A Voggy Day On The Big Island
On the morning of February 8, 2000, Harry Kim, Director of Hawai`i County Civil Defense, asked radio stations on the Island of Hawai`i to broadcast a special message concerning the thick, acrid haze that had covered the southeastern part of the island for several days. This choking haze was not caused by a forest fire or industrial pollution but by light winds blowing gas emissions from Kilauea Volcano into the area. Best known for its spectacular lava fountains and flows, Kilauea also emits about 2,000 tons of irritating sulfur dioxide gas (SO2) each day during periods of sustained eruption.
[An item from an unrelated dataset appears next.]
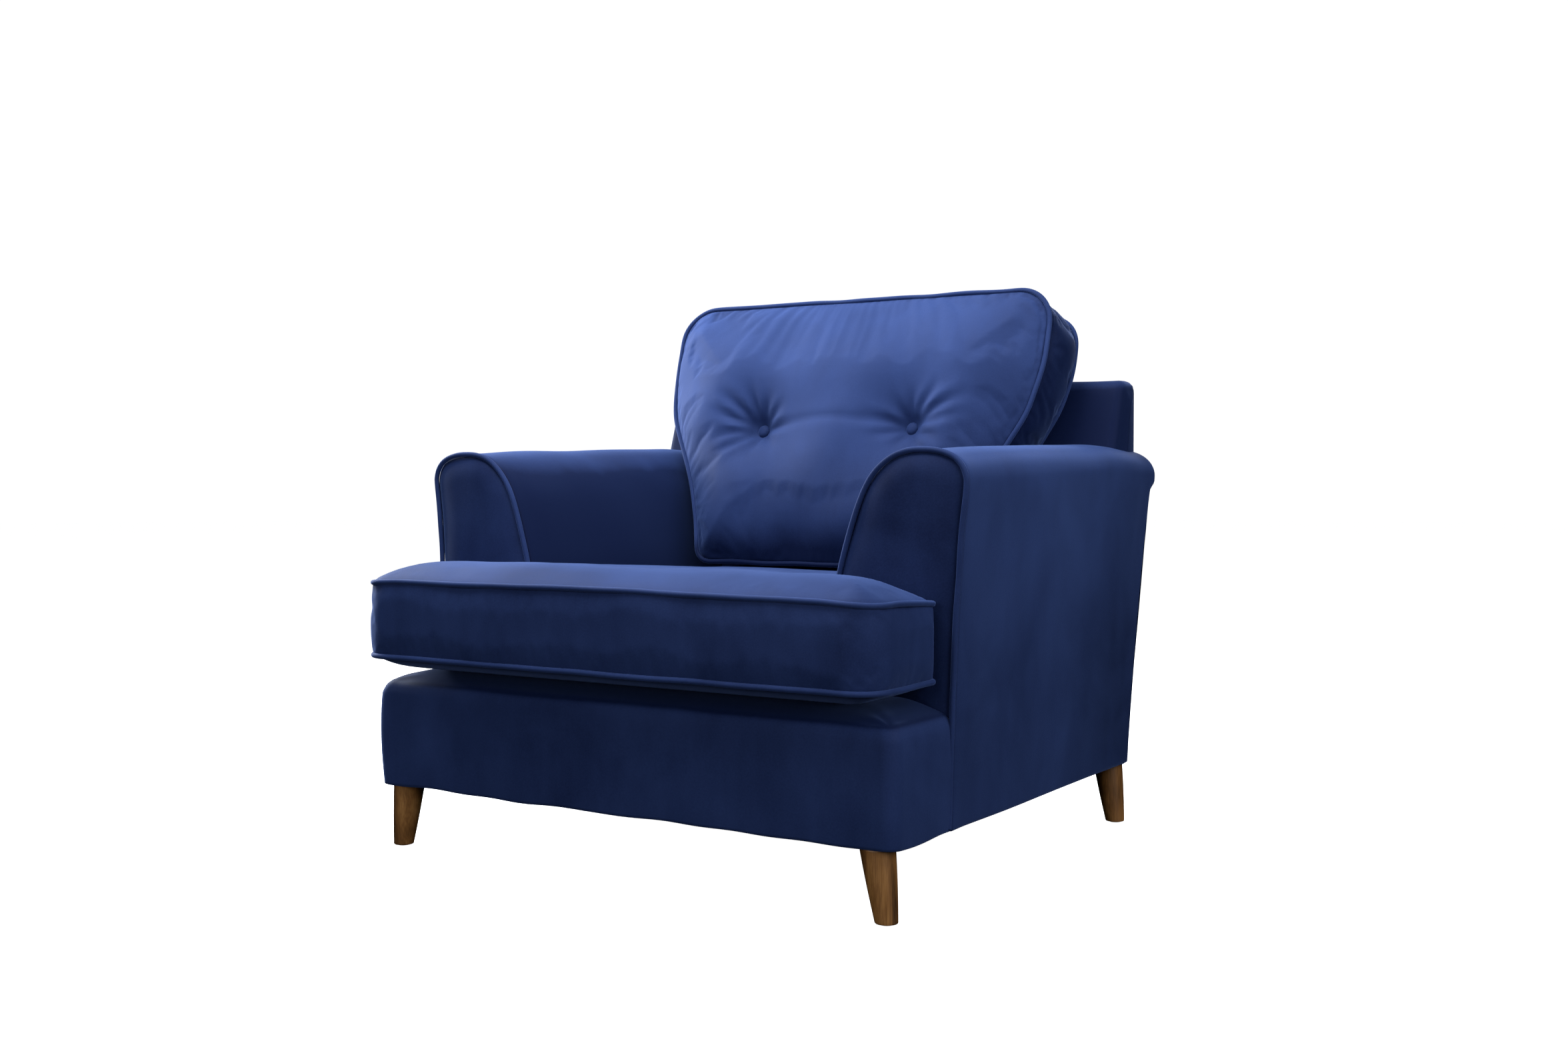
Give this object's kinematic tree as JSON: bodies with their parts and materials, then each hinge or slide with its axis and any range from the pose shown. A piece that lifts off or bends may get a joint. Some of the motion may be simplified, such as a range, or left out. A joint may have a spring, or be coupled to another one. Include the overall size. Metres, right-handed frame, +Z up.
{
  "type": "upholstered armchair",
  "caption": "Velvet lounge armchair with rolled piped arms, a loose T-shaped seat cushion, a loose buttoned back cushion and splayed round wooden legs.",
  "frame": {"origin": "on the floor, under the middle of the chair's box", "axes": "+Z up, the chair faces -Y, +X to the right of someone looking at its front"},
  "size_m": [1.014, 0.955, 0.9328],
  "materials": {
    "velvet": "matte",
    "velvet_piping": "matte",
    "foam": "matte",
    "black_cloth": "matte",
    "hessian": "matte",
    "frame_timber": "matte",
    "walnut_stain": "satin",
    "steel": "satin",
    "nylon": "matte",
    "zip_nylon": "matte"
  },
  "bodies": {
    "frame": {"arm_cover_left": "velvet", "arm_cover_right": "velvet", "arm_front_board_left": "frame_timber", "arm_front_board_right": "frame_timber", "arm_front_panel_left": "velvet", "arm_front_panel_right": "velvet", "arm_pad_left": "foam", "arm_pad_right": "foam", "arm_piping_left": "velvet_piping", "arm_piping_right": "velvet_piping", "arm_rear_board_left": "frame_timber", "arm_rear_board_right": "frame_timber", "arm_top_rail_left": "frame_timber", "arm_top_rail_right": "frame_timber", "back_lower_rail": "frame_timber", "back_pad": "foam", "back_post_left": "frame_timber", "back_post_right": "frame_timber", "back_top_rail": "frame_timber", "back_webbing": "hessian", "base_front_cover": "velvet", "base_front_pad": "foam", "corner_blocks": "frame_timber", "deck_pad": "velvet", "dust_cover": "black_cloth", "front_rail": "frame_timber", "inside_back_cover": "velvet", "leg_bolts": "steel", "leg_front_left": "walnut_stain", "leg_front_right": "walnut_stain", "leg_glides": "nylon", "leg_plates": "steel", "leg_rear_left": "walnut_stain", "leg_rear_right": "walnut_stain", "outside_back_panel": "velvet", "rear_rail": "frame_timber", "seat_springs": "steel", "side_rail_left": "frame_timber", "side_rail_right": "frame_timber", "spring_clips": "steel", "spring_sheet": "hessian"},
    "seat_cushion": {"seat_cushion_foam": "foam", "seat_cushion_cover": "velvet", "seat_piping_top": "velvet_piping", "seat_piping_bottom": "velvet_piping", "seat_cushion_zip": "zip_nylon"},
    "back_cushion": {"back_cushion_fill": "foam", "back_cushion_cover": "velvet", "back_piping_front": "velvet_piping", "back_piping_rear": "velvet_piping", "button_left": "velvet", "button_right": "velvet", "rear_buttons": "velvet", "button_twine": "hessian", "back_cushion_zip": "zip_nylon"},
    "seat_zip_slider": {"seat_zip_slider": "steel"},
    "back_zip_slider": {"back_zip_slider": "steel"}
  },
  "joints": [
    {"name": "seat_cushion_lift", "type": "slide", "parent": "frame", "child": "seat_cushion", "axis": [0, 0, 1], "range_m": [0, 0.36]},
    {"name": "back_cushion_lift", "type": "slide", "parent": "seat_cushion", "child": "back_cushion", "axis": [0, 0, 1], "range_m": [0, 0.36]},
    {"name": "seat_zip_slide", "type": "slide", "parent": "seat_cushion", "child": "seat_zip_slider", "axis": [-1, 0, 0], "range_m": [0, 0.42]},
    {"name": "back_zip_slide", "type": "slide", "parent": "back_cushion", "child": "back_zip_slider", "axis": [1, 0, 0], "range_m": [0, 0.42]}
  ]
}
Deep inside the volcano, where pressure is high, the SO2 is dissolved in molten rock (magma). When the magma rises toward the surface, where pressure is lower, the gas bubbles out and escapes. Air pollution caused by SO2 and other gases emitted from Kilauea became a frequent problem on the Island of Hawai`i in 1986. Until that time, the volcano's ongoing eruption, which began in 1983, consisted of short, spectacular episodes of lava fountaining about once every 3 weeks. Since mid-1986, the flow of magma to the surface has been more steady, producing a nearly constant but quiet outflow of lava and gas. People in areas downwind of the volcano began reporting a wide range of problems, including reduced visibility, health complaints, and damage to crops. The word 'vog,' an abbreviation for volcanic smog, was coined to identify this form of air pollution, which unfortunately has become a part of everyday life for people in Hawai`i.
Vog is created when SO2 and other volcanic gases combine and interact chemically in the atmosphere with oxygen, moisture, dust, and sunlight over periods of minutes to days. Vog is a visible haze consisting of gas plus a suspended mixture of tiny liquid and solid particles, called aerosol. The aerosol in vog is composed primarily of sulfuric acid and other sulfate compounds. Small amounts of several toxic metals, including selenium, mercury, arsenic, and iridium, have also been found in the volcanic air pollution coming from Kilauea. Far away from the volcano, such as along the Kona coast on the Island of Hawaii's west side, aerosol particles dominate vog, but near Kilauea SO2 gas is a major component of vog. SO2 is a poisonous gas that irritates skin and the tissues and mucous membranes of the eyes, nose, and throat.